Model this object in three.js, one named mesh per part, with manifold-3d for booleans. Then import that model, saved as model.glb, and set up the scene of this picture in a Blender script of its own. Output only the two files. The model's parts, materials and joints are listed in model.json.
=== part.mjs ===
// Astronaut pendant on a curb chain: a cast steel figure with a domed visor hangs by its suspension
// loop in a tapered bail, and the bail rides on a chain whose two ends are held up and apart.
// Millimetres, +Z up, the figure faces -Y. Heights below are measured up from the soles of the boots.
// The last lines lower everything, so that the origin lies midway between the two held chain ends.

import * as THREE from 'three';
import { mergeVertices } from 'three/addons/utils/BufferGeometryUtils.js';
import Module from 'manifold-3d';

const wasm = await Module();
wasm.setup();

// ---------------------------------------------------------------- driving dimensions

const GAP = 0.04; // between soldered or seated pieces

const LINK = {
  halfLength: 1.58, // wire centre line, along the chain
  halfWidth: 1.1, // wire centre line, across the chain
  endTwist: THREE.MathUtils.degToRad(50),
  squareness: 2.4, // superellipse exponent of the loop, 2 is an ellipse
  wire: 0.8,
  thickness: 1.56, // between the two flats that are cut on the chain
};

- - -

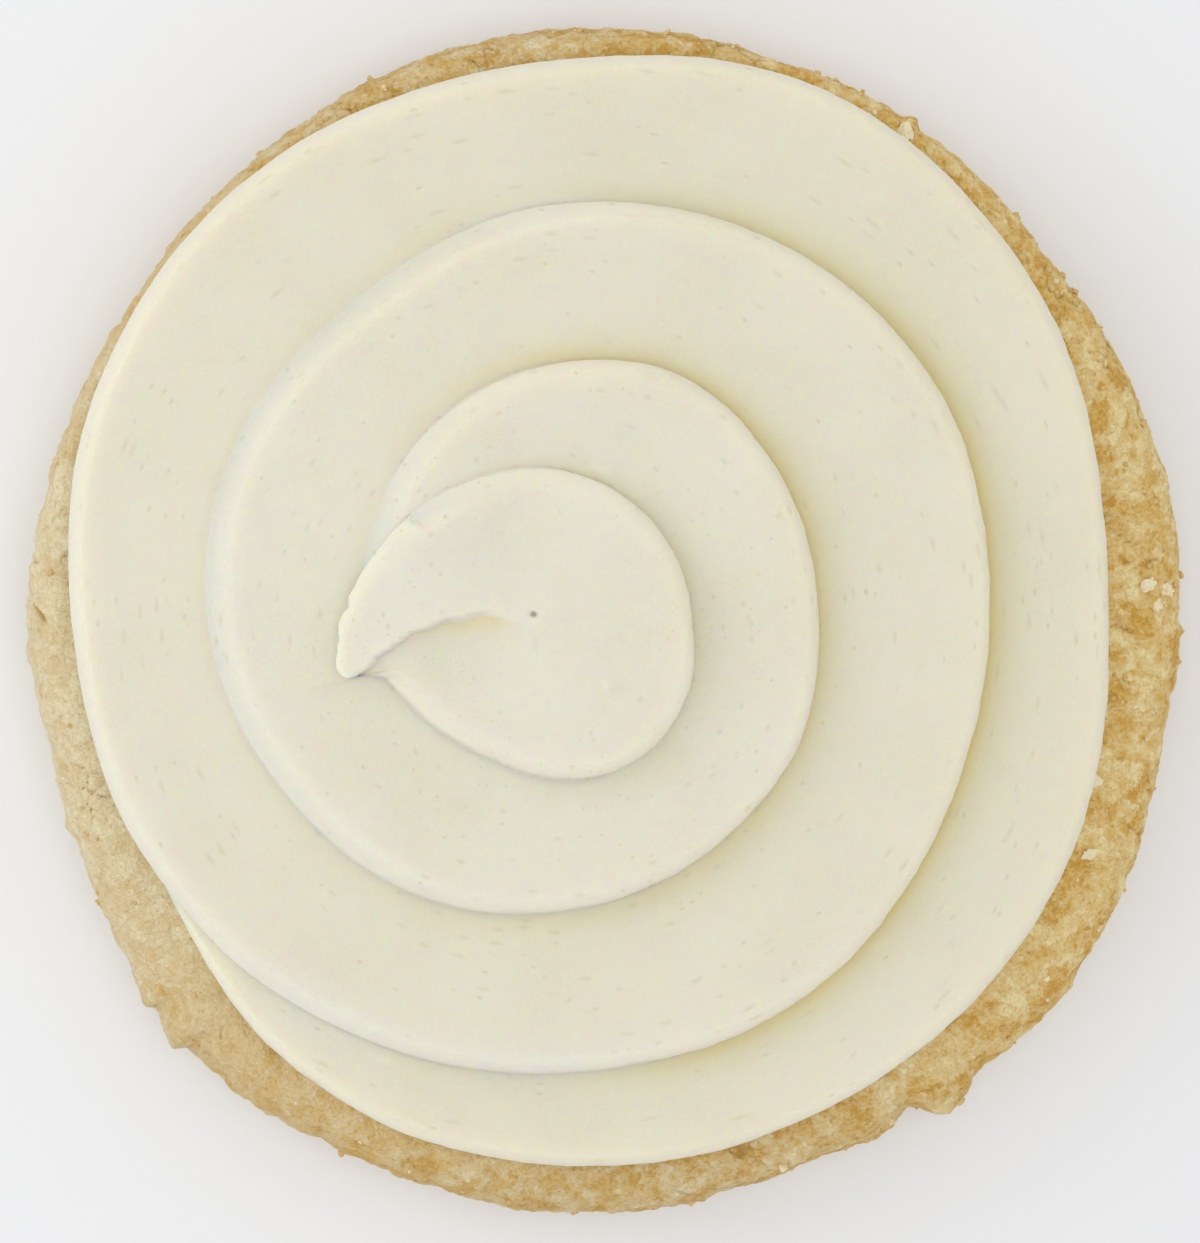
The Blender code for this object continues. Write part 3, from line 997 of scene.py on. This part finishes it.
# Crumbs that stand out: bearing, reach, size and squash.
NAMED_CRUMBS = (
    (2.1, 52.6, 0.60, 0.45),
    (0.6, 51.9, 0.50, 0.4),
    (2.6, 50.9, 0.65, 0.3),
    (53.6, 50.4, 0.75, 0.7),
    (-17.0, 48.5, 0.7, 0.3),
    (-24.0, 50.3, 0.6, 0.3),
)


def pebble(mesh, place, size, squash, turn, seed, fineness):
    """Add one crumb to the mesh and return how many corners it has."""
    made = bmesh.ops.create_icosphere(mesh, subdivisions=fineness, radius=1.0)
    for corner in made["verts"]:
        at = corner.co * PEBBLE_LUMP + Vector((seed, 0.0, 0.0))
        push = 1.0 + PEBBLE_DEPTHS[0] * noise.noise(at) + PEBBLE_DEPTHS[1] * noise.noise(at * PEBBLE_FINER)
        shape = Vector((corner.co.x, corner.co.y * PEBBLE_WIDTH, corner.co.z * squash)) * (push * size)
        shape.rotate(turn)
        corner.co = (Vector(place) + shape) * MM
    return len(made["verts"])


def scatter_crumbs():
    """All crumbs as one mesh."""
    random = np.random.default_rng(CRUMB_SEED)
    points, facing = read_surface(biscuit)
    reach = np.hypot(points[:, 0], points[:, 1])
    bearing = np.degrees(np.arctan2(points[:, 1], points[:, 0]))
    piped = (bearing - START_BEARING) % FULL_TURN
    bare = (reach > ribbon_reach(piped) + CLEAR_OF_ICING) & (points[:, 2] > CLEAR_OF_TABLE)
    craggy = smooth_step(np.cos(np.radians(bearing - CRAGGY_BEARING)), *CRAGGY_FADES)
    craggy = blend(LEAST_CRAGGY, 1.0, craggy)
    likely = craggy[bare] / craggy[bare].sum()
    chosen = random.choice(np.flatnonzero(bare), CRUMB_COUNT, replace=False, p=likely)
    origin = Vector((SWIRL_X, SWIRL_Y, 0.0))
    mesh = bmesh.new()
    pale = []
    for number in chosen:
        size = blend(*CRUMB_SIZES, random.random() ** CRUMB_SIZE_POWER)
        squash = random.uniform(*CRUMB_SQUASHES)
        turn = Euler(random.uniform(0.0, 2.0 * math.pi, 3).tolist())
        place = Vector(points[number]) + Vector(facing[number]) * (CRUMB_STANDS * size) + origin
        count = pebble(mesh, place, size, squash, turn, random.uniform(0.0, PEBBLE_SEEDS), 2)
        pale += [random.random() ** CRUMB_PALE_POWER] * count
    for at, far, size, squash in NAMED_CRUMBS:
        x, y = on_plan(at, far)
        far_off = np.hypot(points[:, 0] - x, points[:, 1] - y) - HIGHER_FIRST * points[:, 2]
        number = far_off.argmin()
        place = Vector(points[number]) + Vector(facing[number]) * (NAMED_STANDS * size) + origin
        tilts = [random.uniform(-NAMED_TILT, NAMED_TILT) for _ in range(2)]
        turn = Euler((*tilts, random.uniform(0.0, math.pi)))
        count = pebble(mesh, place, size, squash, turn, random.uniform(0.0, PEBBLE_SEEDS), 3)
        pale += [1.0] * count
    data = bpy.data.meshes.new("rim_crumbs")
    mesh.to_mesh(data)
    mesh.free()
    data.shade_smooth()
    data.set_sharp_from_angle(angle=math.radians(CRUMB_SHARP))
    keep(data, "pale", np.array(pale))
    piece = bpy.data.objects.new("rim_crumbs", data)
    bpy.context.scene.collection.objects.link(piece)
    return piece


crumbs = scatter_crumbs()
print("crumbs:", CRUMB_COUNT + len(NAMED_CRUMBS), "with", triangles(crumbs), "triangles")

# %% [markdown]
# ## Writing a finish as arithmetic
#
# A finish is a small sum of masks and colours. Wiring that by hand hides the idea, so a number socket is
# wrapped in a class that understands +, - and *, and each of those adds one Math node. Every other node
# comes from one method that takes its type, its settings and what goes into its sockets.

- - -

Reproduce each line of the material containing the word "import".

Model this object in three.js, one named mesh per part, with manifold-3d for booleans. Then import that model, saved as model.glb, and set up the scene of this picture in a Blender script of its own. Output only the two files. The model's parts, materials and joints are listed in model.json.
import * as THREE from 'three';
import { mergeVertices } from 'three/addons/utils/BufferGeometryUtils.js';
import Module from 'manifold-3d';